**Stated exercise**
Copy out the complete listing, word for word.

*****

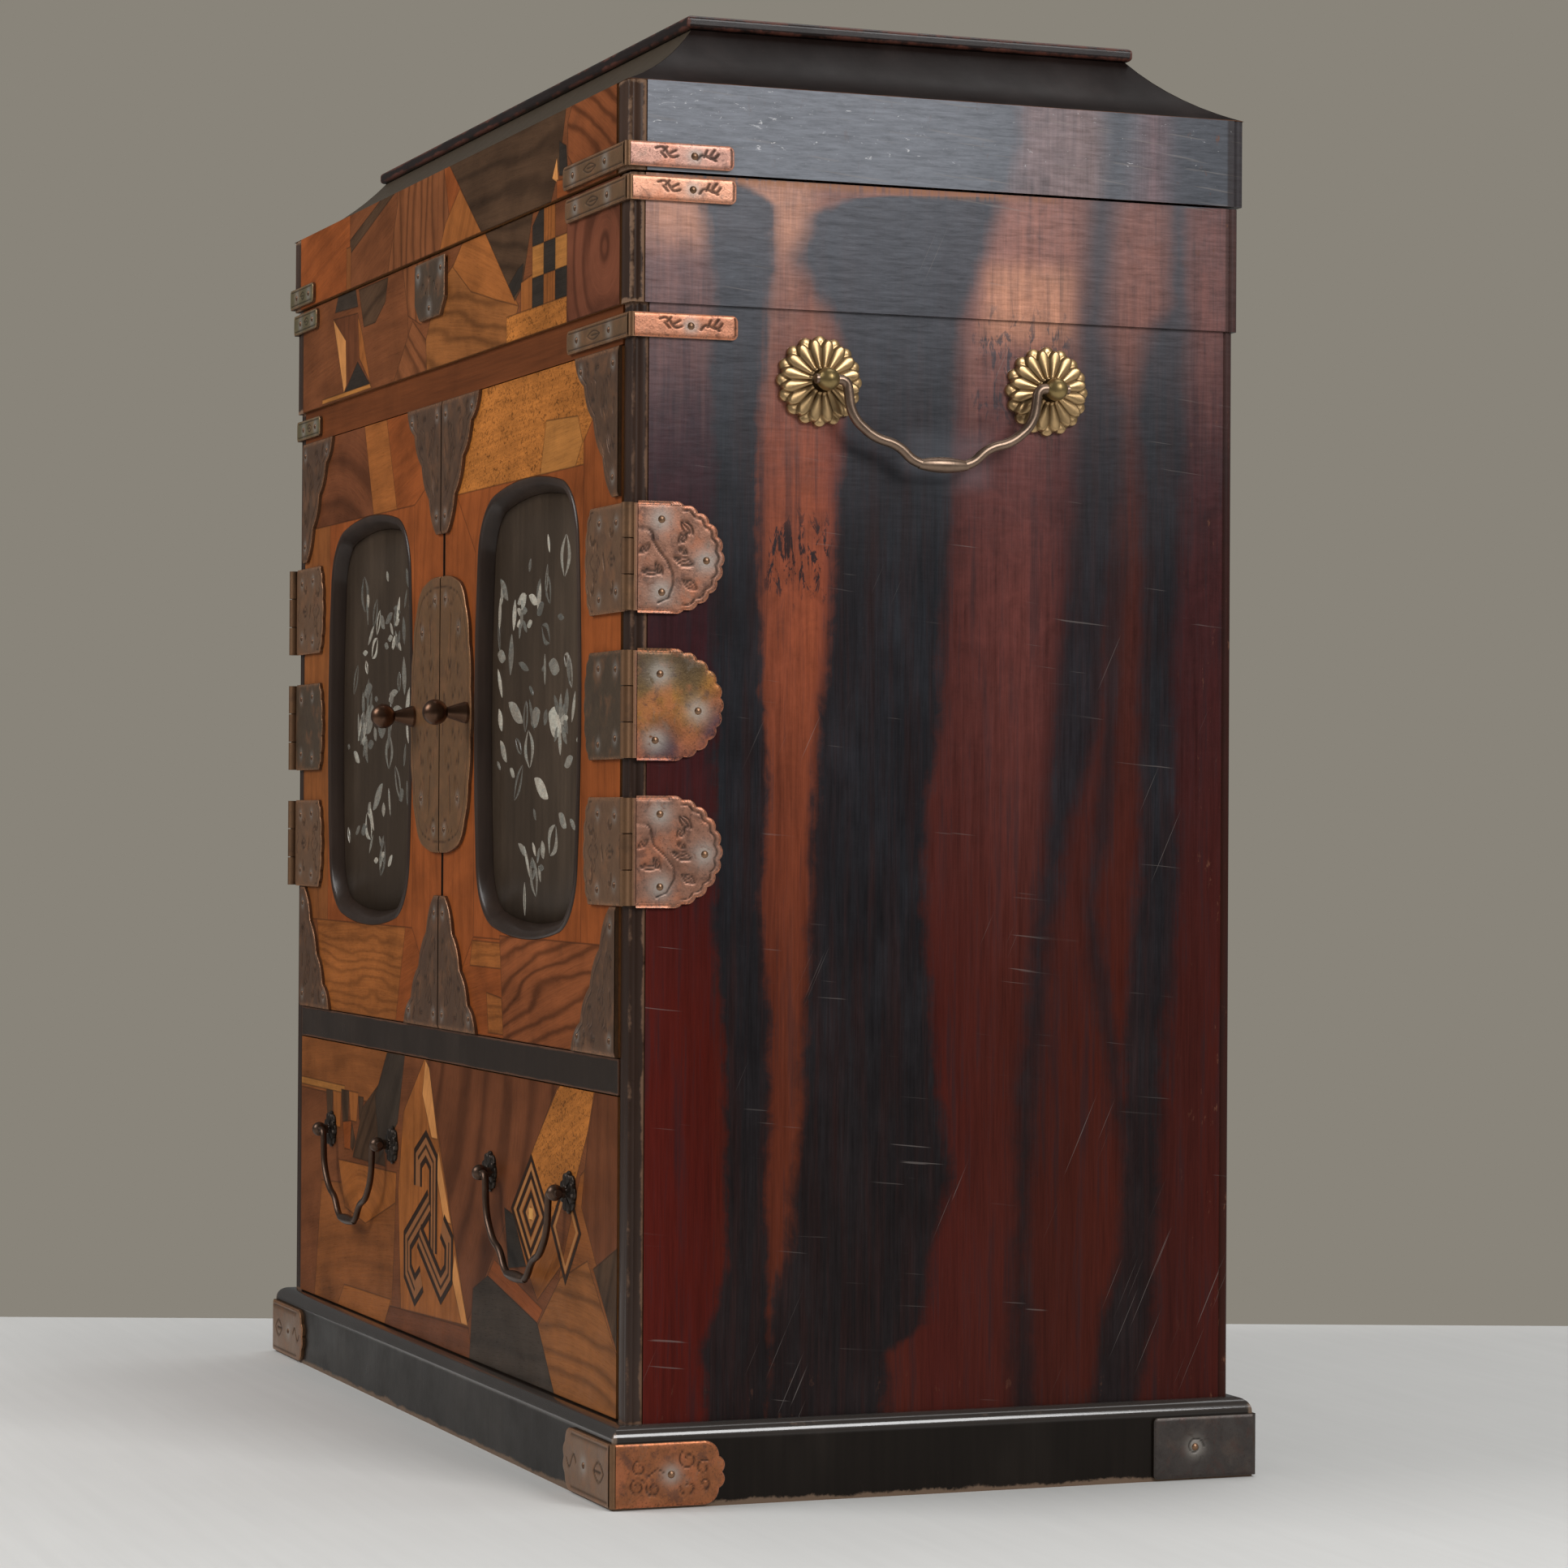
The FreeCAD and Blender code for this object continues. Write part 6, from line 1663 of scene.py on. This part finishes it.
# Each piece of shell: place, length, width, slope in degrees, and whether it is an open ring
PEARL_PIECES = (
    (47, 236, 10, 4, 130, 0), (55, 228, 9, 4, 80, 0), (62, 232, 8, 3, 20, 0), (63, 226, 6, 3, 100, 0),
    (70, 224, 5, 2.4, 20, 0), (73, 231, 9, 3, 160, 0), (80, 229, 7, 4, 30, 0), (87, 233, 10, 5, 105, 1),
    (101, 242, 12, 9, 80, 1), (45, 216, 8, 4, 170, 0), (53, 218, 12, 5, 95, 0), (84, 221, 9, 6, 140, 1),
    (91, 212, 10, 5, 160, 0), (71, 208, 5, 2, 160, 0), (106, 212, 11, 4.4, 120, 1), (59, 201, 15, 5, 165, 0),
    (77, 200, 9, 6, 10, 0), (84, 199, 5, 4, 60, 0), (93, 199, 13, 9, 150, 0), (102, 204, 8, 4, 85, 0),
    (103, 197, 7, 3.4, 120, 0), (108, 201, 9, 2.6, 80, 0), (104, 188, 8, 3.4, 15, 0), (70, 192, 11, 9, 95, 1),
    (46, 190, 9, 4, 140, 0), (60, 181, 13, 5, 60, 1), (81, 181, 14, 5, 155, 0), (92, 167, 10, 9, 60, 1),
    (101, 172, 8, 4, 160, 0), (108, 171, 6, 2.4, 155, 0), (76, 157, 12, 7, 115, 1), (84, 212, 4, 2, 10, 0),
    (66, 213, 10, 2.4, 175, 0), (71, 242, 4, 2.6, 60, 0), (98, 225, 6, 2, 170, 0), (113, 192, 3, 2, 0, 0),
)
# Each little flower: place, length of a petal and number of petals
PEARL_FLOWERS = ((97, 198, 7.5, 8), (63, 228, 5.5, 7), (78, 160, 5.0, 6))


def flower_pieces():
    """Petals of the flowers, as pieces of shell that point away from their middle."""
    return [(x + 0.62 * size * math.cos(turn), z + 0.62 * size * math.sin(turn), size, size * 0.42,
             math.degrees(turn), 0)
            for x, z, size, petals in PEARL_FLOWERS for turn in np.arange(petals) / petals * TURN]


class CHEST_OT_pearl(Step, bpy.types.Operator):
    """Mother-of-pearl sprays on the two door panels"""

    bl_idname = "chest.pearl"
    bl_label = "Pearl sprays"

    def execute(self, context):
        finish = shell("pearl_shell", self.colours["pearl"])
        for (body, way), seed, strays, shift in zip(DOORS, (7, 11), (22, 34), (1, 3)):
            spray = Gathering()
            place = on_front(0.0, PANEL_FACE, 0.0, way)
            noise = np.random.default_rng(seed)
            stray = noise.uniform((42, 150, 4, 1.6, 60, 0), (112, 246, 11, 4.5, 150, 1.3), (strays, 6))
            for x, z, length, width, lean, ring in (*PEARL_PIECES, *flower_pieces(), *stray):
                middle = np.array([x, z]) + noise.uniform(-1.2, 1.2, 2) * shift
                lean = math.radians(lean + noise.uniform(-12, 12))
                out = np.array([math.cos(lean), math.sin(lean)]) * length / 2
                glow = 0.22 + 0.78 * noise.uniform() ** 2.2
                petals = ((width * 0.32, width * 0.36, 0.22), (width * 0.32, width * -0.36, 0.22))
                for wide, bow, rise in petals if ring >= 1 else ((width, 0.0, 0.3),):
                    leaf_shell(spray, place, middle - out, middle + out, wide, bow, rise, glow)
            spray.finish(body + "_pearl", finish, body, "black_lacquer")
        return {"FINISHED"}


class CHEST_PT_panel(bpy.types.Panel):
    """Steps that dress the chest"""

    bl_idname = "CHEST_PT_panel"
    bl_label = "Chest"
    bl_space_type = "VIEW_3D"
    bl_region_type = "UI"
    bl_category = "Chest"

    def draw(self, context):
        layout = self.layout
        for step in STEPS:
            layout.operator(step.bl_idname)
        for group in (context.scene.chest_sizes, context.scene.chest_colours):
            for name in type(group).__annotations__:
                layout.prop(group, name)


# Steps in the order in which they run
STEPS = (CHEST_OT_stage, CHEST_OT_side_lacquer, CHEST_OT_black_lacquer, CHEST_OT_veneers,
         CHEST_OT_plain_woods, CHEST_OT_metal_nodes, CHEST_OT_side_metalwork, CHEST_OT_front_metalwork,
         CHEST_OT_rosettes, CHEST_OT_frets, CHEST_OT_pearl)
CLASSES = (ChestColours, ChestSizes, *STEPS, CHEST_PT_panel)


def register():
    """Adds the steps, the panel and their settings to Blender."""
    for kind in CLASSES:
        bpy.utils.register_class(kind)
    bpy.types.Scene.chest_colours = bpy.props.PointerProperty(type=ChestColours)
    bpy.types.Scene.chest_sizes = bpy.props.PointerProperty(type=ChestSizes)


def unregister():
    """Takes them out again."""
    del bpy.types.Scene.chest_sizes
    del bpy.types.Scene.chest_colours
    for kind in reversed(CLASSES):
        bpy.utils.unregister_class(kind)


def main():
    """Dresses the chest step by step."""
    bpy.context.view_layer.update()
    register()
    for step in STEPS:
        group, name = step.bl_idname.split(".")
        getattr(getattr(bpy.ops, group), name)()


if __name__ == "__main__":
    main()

*****

**Solution to the problem**
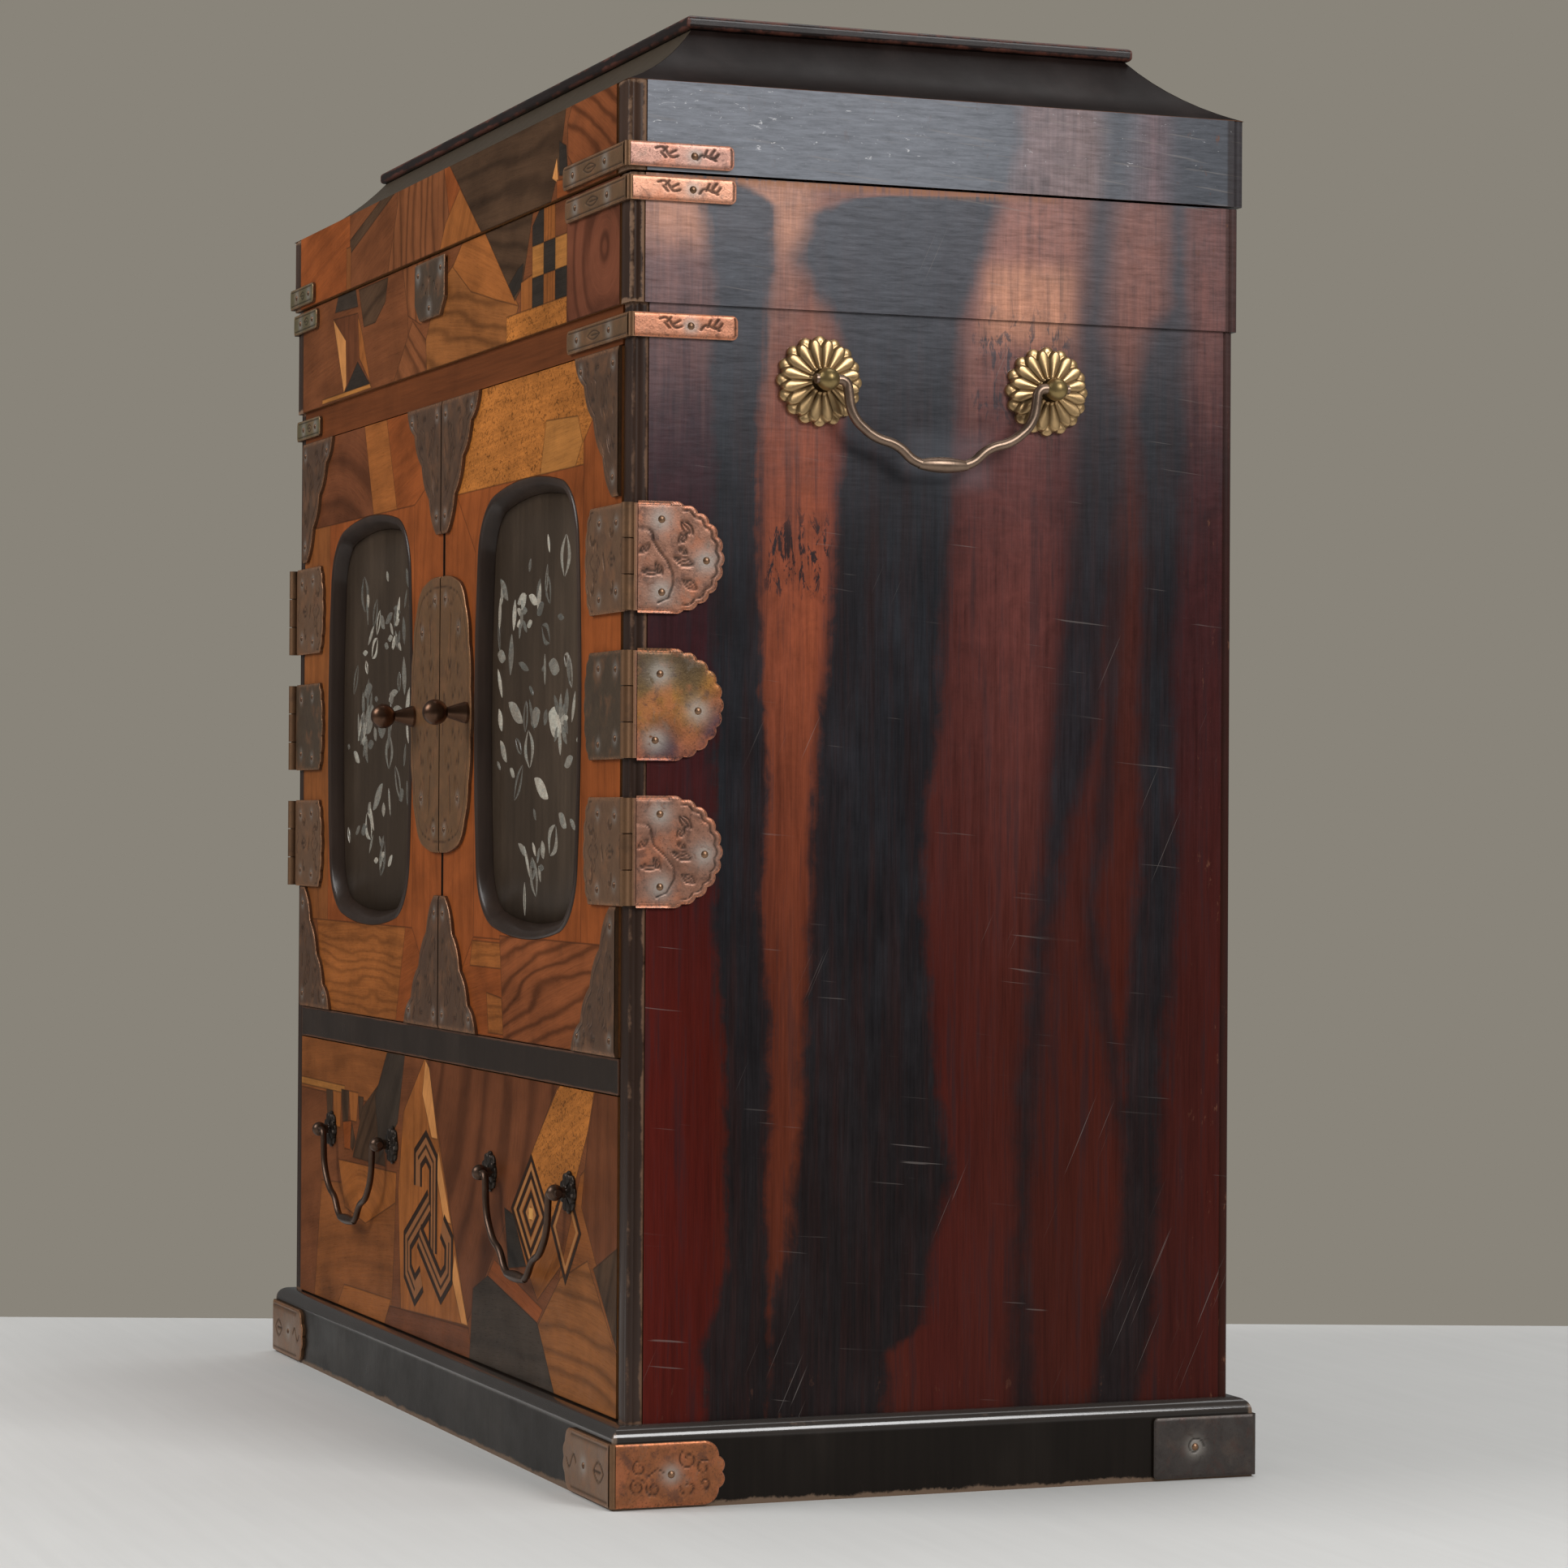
The FreeCAD and Blender code for this object continues. Write part 6, from line 1663 of scene.py on. This part finishes it.
# Each piece of shell: place, length, width, slope in degrees, and whether it is an open ring
PEARL_PIECES = (
    (47, 236, 10, 4, 130, 0), (55, 228, 9, 4, 80, 0), (62, 232, 8, 3, 20, 0), (63, 226, 6, 3, 100, 0),
    (70, 224, 5, 2.4, 20, 0), (73, 231, 9, 3, 160, 0), (80, 229, 7, 4, 30, 0), (87, 233, 10, 5, 105, 1),
    (101, 242, 12, 9, 80, 1), (45, 216, 8, 4, 170, 0), (53, 218, 12, 5, 95, 0), (84, 221, 9, 6, 140, 1),
    (91, 212, 10, 5, 160, 0), (71, 208, 5, 2, 160, 0), (106, 212, 11, 4.4, 120, 1), (59, 201, 15, 5, 165, 0),
    (77, 200, 9, 6, 10, 0), (84, 199, 5, 4, 60, 0), (93, 199, 13, 9, 150, 0), (102, 204, 8, 4, 85, 0),
    (103, 197, 7, 3.4, 120, 0), (108, 201, 9, 2.6, 80, 0), (104, 188, 8, 3.4, 15, 0), (70, 192, 11, 9, 95, 1),
    (46, 190, 9, 4, 140, 0), (60, 181, 13, 5, 60, 1), (81, 181, 14, 5, 155, 0), (92, 167, 10, 9, 60, 1),
    (101, 172, 8, 4, 160, 0), (108, 171, 6, 2.4, 155, 0), (76, 157, 12, 7, 115, 1), (84, 212, 4, 2, 10, 0),
    (66, 213, 10, 2.4, 175, 0), (71, 242, 4, 2.6, 60, 0), (98, 225, 6, 2, 170, 0), (113, 192, 3, 2, 0, 0),
)
# Each little flower: place, length of a petal and number of petals
PEARL_FLOWERS = ((97, 198, 7.5, 8), (63, 228, 5.5, 7), (78, 160, 5.0, 6))


def flower_pieces():
    """Petals of the flowers, as pieces of shell that point away from their middle."""
    return [(x + 0.62 * size * math.cos(turn), z + 0.62 * size * math.sin(turn), size, size * 0.42,
             math.degrees(turn), 0)
            for x, z, size, petals in PEARL_FLOWERS for turn in np.arange(petals) / petals * TURN]


class CHEST_OT_pearl(Step, bpy.types.Operator):
    """Mother-of-pearl sprays on the two door panels"""

    bl_idname = "chest.pearl"
    bl_label = "Pearl sprays"

    def execute(self, context):
        finish = shell("pearl_shell", self.colours["pearl"])
        for (body, way), seed, strays, shift in zip(DOORS, (7, 11), (22, 34), (1, 3)):
            spray = Gathering()
            place = on_front(0.0, PANEL_FACE, 0.0, way)
            noise = np.random.default_rng(seed)
            stray = noise.uniform((42, 150, 4, 1.6, 60, 0), (112, 246, 11, 4.5, 150, 1.3), (strays, 6))
            for x, z, length, width, lean, ring in (*PEARL_PIECES, *flower_pieces(), *stray):
                middle = np.array([x, z]) + noise.uniform(-1.2, 1.2, 2) * shift
                lean = math.radians(lean + noise.uniform(-12, 12))
                out = np.array([math.cos(lean), math.sin(lean)]) * length / 2
                glow = 0.22 + 0.78 * noise.uniform() ** 2.2
                petals = ((width * 0.32, width * 0.36, 0.22), (width * 0.32, width * -0.36, 0.22))
                for wide, bow, rise in petals if ring >= 1 else ((width, 0.0, 0.3),):
                    leaf_shell(spray, place, middle - out, middle + out, wide, bow, rise, glow)
            spray.finish(body + "_pearl", finish, body, "black_lacquer")
        return {"FINISHED"}


class CHEST_PT_panel(bpy.types.Panel):
    """Steps that dress the chest"""

    bl_idname = "CHEST_PT_panel"
    bl_label = "Chest"
    bl_space_type = "VIEW_3D"
    bl_region_type = "UI"
    bl_category = "Chest"

    def draw(self, context):
        layout = self.layout
        for step in STEPS:
            layout.operator(step.bl_idname)
        for group in (context.scene.chest_sizes, context.scene.chest_colours):
            for name in type(group).__annotations__:
                layout.prop(group, name)


# Steps in the order in which they run
STEPS = (CHEST_OT_stage, CHEST_OT_side_lacquer, CHEST_OT_black_lacquer, CHEST_OT_veneers,
         CHEST_OT_plain_woods, CHEST_OT_metal_nodes, CHEST_OT_side_metalwork, CHEST_OT_front_metalwork,
         CHEST_OT_rosettes, CHEST_OT_frets, CHEST_OT_pearl)
CLASSES = (ChestColours, ChestSizes, *STEPS, CHEST_PT_panel)


def register():
    """Adds the steps, the panel and their settings to Blender."""
    for kind in CLASSES:
        bpy.utils.register_class(kind)
    bpy.types.Scene.chest_colours = bpy.props.PointerProperty(type=ChestColours)
    bpy.types.Scene.chest_sizes = bpy.props.PointerProperty(type=ChestSizes)


def unregister():
    """Takes them out again."""
    del bpy.types.Scene.chest_sizes
    del bpy.types.Scene.chest_colours
    for kind in reversed(CLASSES):
        bpy.utils.unregister_class(kind)


def main():
    """Dresses the chest step by step."""
    bpy.context.view_layer.update()
    register()
    for step in STEPS:
        group, name = step.bl_idname.split(".")
        getattr(getattr(bpy.ops, group), name)()


if __name__ == "__main__":
    main()